First, as already noted, it conflates a range of different disciplines, but presents next to no insight from anyone who looks or sounds like a social scientist. No doubt we could argue about whether the social sciences counts as ‘humanities’ or not, but in this sort of piece, it turns out that ‘the humanities’ really means literary and arts-based fields and forms of analysis. Therein lay the values most under threat from funding changes and top-down management styles and impact agendas. Amongst other things, one effect of this elision of social science is a tendency to present ‘the sciences’ as the more or less unwitting bad guys in the story. Two cultures, all over again, one of which is always a bit too uncultured.

Second, the lament about the squeezing of ‘humanities’ is often enough made in the name of the values of criticism and critique, but I do wonder whether we should really look for our models of these practices from ‘the humanities’ anymore? To be fair, there is a ‘social science’ version of the same lament. John Holmwood, for example, has written in much the same vein recently about the apparent marginalisation of the critical voice of social sciences in British public debate. Holmwood worries that social science is being shaped too pragmatically, in such a way as to displace attention to social structures. I dare say that an appeal to the value of social science as lying in access to knowledge of structures and possibilities of change bears some structural similarity to the form of discerning insight that ‘the humanities’ are meant to have. In both cases, ‘critique’ is the magical practice that is best able to articulate with public worlds by maintaining a certain sort of distance from them.

The genre is remarkably resilient, it seems, even resurgent. Unhappily, it turns on quite conventional oppositions between (bad) instrumental knowledge and (good) critical knowledge. Somewhere in between, the scope for thinking about different versions of instrumentality gets lost, and the critical voice gets snared in its own contradictions, being forced to disavow various public entanglements (the impact agenda, most obviously, or treating students as adults, rather more implicitly), in the name of a weakly expressed ideal of the worldly force of ‘really useless knowledge’.

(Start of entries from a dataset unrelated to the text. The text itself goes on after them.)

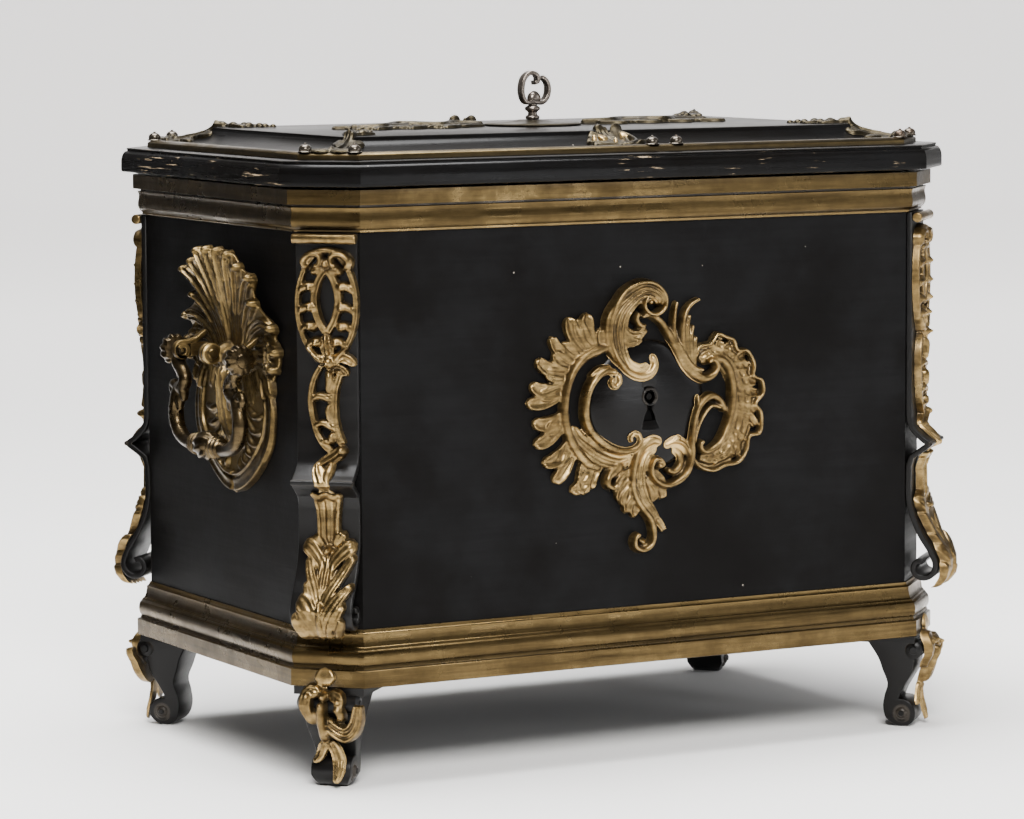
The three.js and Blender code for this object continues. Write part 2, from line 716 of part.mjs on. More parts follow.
// The asymmetric front ornament, drawn 235 wide and 238 high round a keyhole at [3, 222]: a C-scroll
// with leaves, a crest, a plume, a shell edge and a hanging leaf
function frontCartouche() {
  const high = even(CARTOUCHE_RELIEF);
  const channel = scroll(
    smooth([[-36, 262], [-54, 260], [-66, 247], [-71, 226], [-68, 206], [-58, 191], [-42, 180],
      [-26, 176], [-10, 180]], 10),
    swelling(7, 17, 7),
    high,
    CHANNEL,
  );
  const leaves = [
    [[[-50, 264], [-56, 282], [-58, 298], [-70, 302]], 11],
    [[[-62, 258], [-76, 272], [-90, 284], [-94, 286]], 9],
    [[[-70, 248], [-88, 260], [-104, 266], [-108, 262]], 9],
    [[[-76, 232], [-94, 242], [-110, 242], [-115, 232]], 9],
    [[[-78, 216], [-94, 216], [-108, 208], [-110, 196]], 9],
    [[[-70, 198], [-86, 192], [-98, 178], [-94, 164]], 10],
    [[[-56, 186], [-66, 174], [-72, 160], [-66, 150]], 9],
    [[[-44, 182], [-54, 168], [-56, 156], [-54, 148]], 8],
    [[[-20, 180], [-32, 168], [-36, 158], [-34, 154]], 6],
  ].map(([path, halfWidth]) => curledLeaf(path, halfWidth));
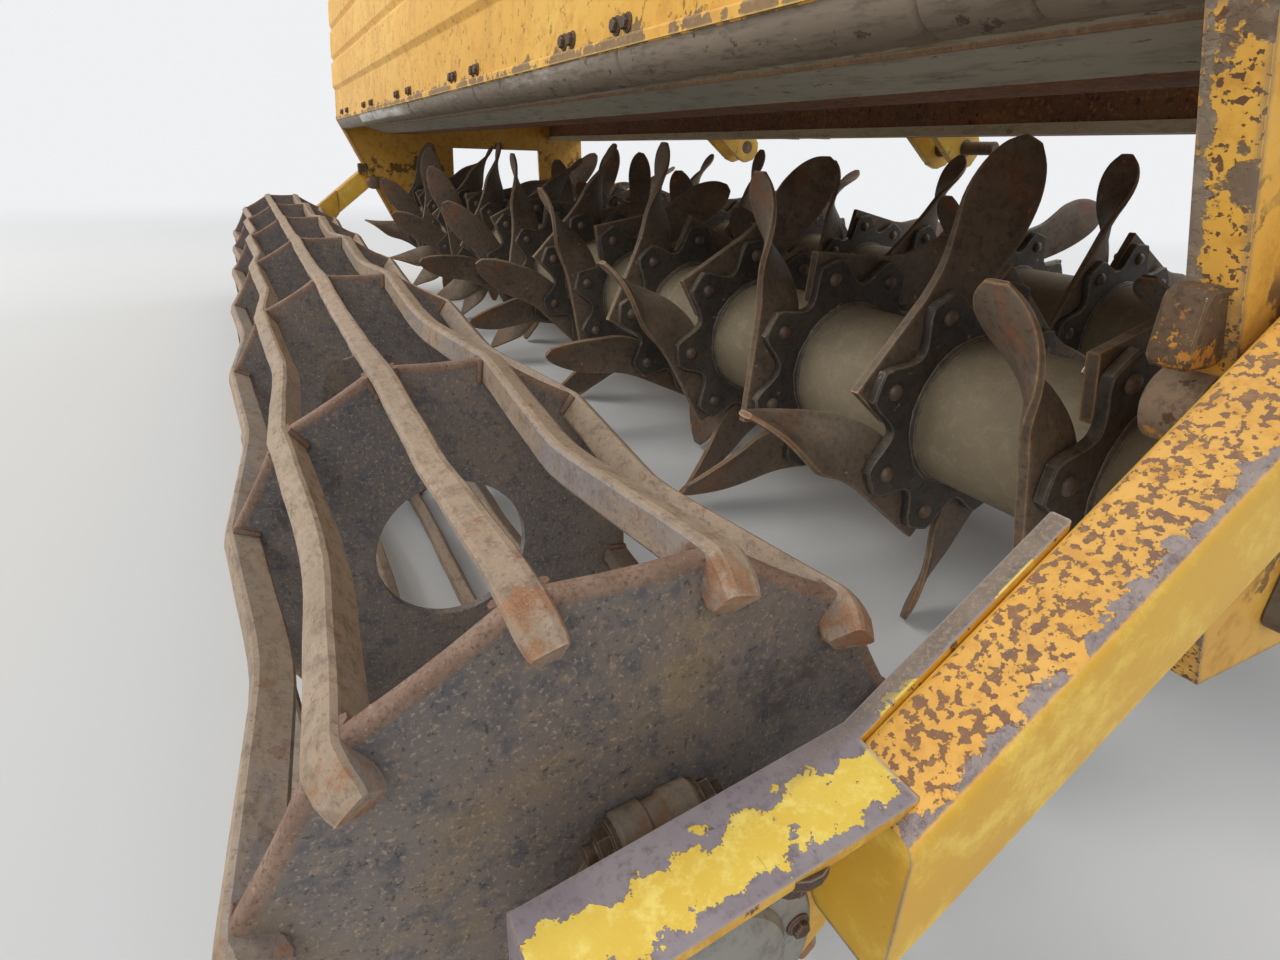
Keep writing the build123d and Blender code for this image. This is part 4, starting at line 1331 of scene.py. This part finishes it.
# unit bolts: the head's radius is 1, and the size of each place scales it
hexBolt = boltSource("hexBolt", (
    ((-0.3, 0.0), (-0.3, 1.35), (0.18, 1.35), (0.22, 1.3), (0.22, 0.0)),
    ((0.2, 0.0), (0.2, 1.0), (0.85, 1.0), (0.98, 0.86), (0.98, 0.0)),
), (16, 6))
hexNut = boltSource("hexNut", (
    ((-0.3, 0.0), (-0.3, 1.3), (0.15, 1.3), (0.18, 1.25), (0.18, 0.0)),
    ((0.15, 0.0), (0.15, 1.0), (0.9, 1.0), (1.0, 0.88), (1.0, 0.0)),
    ((0.9, 0.0), (0.9, 0.55), (1.6, 0.53), (1.65, 0.45), (1.65, 0.0)),
), (16, 6, 12))

hood = {
    "groups": (1.465, 0.916, 0.367, -0.182, -0.731, -1.280), "pairGap": 0.0725, "boltGap": 0.0125,
    "height": 0.667, "bolt": 0.007, "proud": 0.0003, "fold": 0.100, "clear": 0.015, "lean": 0.08,
}
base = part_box("rear_panel")[0].z
panelBack = min(v.co.y for v in frame["nodes"]["rear_panel"].data.vertices if v.co.z < base + 0.002)
foldBack = min(v.co.y for v in frame["nodes"]["rear_panel"].data.vertices
               if abs(v.co.z - base - hood["fold"]) < 0.003)
hoodPlaces = []
for middle in hood["groups"]:
    for pair in (-1, 1):
        for one in (-1, 1):
            x = middle + pair * hood["pairGap"] + one * hood["boltGap"]
            if abs(x) < plateX - hood["clear"]:
                y = panelBack + (foldBack - panelBack) * (hood["height"] - base) / hood["fold"]
                hoodPlaces.append(((x, y - hood["proud"], hood["height"]), (0, -1, hood["lean"]),
                                   hood["bolt"]))
setFasteners("hood_bolts", hexBolt, "rustyBolt", "frame", hoodPlaces)

bearing = {"boltReach": 0.044, "bolt": 0.0085, "capReach": 0.060, "capBolt": 0.005, "capFace": 0.0088,
           "capBolts": 6, "capFirst": 10.0}
bearingPlaces = []
for way in (1, -1):
    for axis in (rearAxis, frontAxis):
        for a, b in ((-1, -1), (-1, 1), (1, -1), (1, 1)):
            spot = (way * (outerX + housing["flange"]), axis.y + a * bearing["boltReach"],
                    axis.z + b * bearing["boltReach"])
            bearingPlaces.append((spot, (way, 0, 0), bearing["bolt"]))
setFasteners("bearing_bolts", hexBolt, "rustyBolt", "frame", bearingPlaces)
capPlaces = []
for way in (1, -1):
    for k in range(bearing["capBolts"]):
        turn = math.radians(360 / bearing["capBolts"] * k + bearing["capFirst"])
        spot = (way * (armNear + bearing["capFace"]),
                rollerAxis.y + bearing["capReach"] * math.cos(turn),
                rollerAxis.z + bearing["capReach"] * math.sin(turn))
        capPlaces.append((spot, (way, 0, 0), bearing["capBolt"]))
setFasteners("hub_cap_bolts", hexBolt, "rustyBolt", "roller_arms", capPlaces)

# the rail's hanging bolt and the clamp on the roller's bearing
clamp = {
    "across": 1.6, "ahead": 0.031, "below": 0.0935, "nut": 0.0105, "aheadGrown": 1.15, "behind": 0.040,
    "step": 0.013, "x": 1.524, "up": 0.043, "half": 0.024, "radius": 0.014, "shift": 0.010,
    "tilt": 0.12, "waist": 0.86, "saddle": 0.018, "saddleSize": (0.034, 0.030, 0.006),
    "saddleHalf": 0.010, "endNut": 0.0095,
}
armPlaces, clampPlaces = [], []
for side, way in sides:
    x, half, radius = way * clamp["across"], clamp["half"], clamp["radius"]
    below = rollerAxis.z + clamp["below"]
    armPlaces.append(((x, rollerAxis.y + clamp["ahead"], below), (0, 0, -1),
                      clamp["nut"] * clamp["aheadGrown"]))
    armPlaces.append(((x, rollerAxis.y - clamp["behind"], below - clamp["step"]), (0, 0, -1),
                      clamp["nut"]))
    middle = Vector((way * clamp["x"], rollerAxis.y + clamp["shift"], rollerAxis.z + clamp["up"]))
    bm = bmesh.new()
    halfBarrel = ((half, 0.0), (half, radius * 0.8), (half - 0.003, radius), (0.006, radius),
                  (0.004, radius * clamp["waist"]))
    barrel = [(-along, out) for along, out in halfBarrel] + list(halfBarrel[::-1])
    revolve(bm, barrel, middle, (0, 1, clamp["tilt"]), 24)
    saddle = [(middle.y + y, middle.z - clamp["saddle"] + z)
              for y, z in roundedRectangle(*clamp["saddleSize"])]
    plateAlongX(bm, saddle, middle.x - clamp["saddleHalf"], middle.x + clamp["saddleHalf"], 0.002)
    stand(meshObject(side + "_clamp_barrel", bm, "rustyCasting", 30.0), "roller_arms", "cast_housing")
    for end in (-1, 1):
        spot = middle + Vector((0, end * half, end * half * clamp["tilt"]))
        clampPlaces.append((tuple(spot), (0, end, end * clamp["tilt"]), clamp["endNut"]))
setFasteners("rail_nuts", hexNut, "rustyBolt", "roller_arms", armPlaces)
setFasteners("clamp_nuts", hexNut, "rustyBolt", "roller_arms", clampPlaces)
print("fasteners set")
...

There is much to lament about the state of British higher education. And there is, of course, a ‘campaign for social science‘, which has recently managed to produce a deeply embarrassing representation of the value of social science that might well confirm all one’s suspicions about the selling-out of social scientists to ‘neoliberal agendas’ (we are in ‘the business of people‘, apparently). Social science is, of course, a divided field, as Holmwood implies. So too, one might suspect, are ‘the humanities’. The resilience of the ‘two cultures’ genre has been evident since 2010, at least, when arguments in the defence of the ‘public university’ took off in response to Coalition policy changes. It was evident, for example, in the controversy around the AHRC’s alignment with ‘the big society’ agenda (remember that?). That episode illustrated the division within the humanities I just mentioned, rather than an impure imposition of pernicious instrumentalism from the outside. It turns out, of course, that the humanities are really good at being instrumentally useful, at knowing how to ‘sell-out'; not least, humanities fields have been at the forefront of legitimizing the impact agenda both in principle and in practice (as evidenced by evaluations of impact submissions and indicators in the 2014 REF exercise).

The ‘two cultures’ genre is always a trap, not least in the current conjuncture when the defence of ‘the value of the humanities’ is made alongside sweeping references to neoliberalization of higher education. Like it or not, the restructuring of higher education in Britain, and elsewhere, is explicitly made in the name of public values like accountability and social mobility; as a result, the defence of ‘the humanities’ always already suffers from a populist deficit when articulated from within the confines of the two cultures genre, however refined that has become in the hands of Stefan Collini or Martha Nussbaum. ‘Neoliberalism’ is, of course, a social science concept, but not a very good one, especially in this context, because in its most sophisticated varieties, it doesn’t allow you to recognise that contemporary political-economic processes involve the reconfiguration of the means and ends of public life, rather than just a straightforward diminution of public life (here represented by ‘the humanities’) in the face of privatisation, individualism, and competition.

Herein lies the real problem with the elision of social science into a precious view of ‘the humanities’ as the repository of irreducibly qualitative values: the defence of the humanities is generally made via a simplistic conceptual vocabulary of ‘the market’, ‘the state’, ‘bureaucracy’, and other hoary old figures of the forces of philistinism. There is a critique, certainly, to be made of trends in higher education in the UK, but it probably requires better social science, better social theory, than the prevalent defence of ‘the humanities’ seems able or willing to muster. It would require, amongst other things, giving up on the idea that critique is a special preserve of ‘the humanities’, or indeed that it requires discerning access to structural analysis.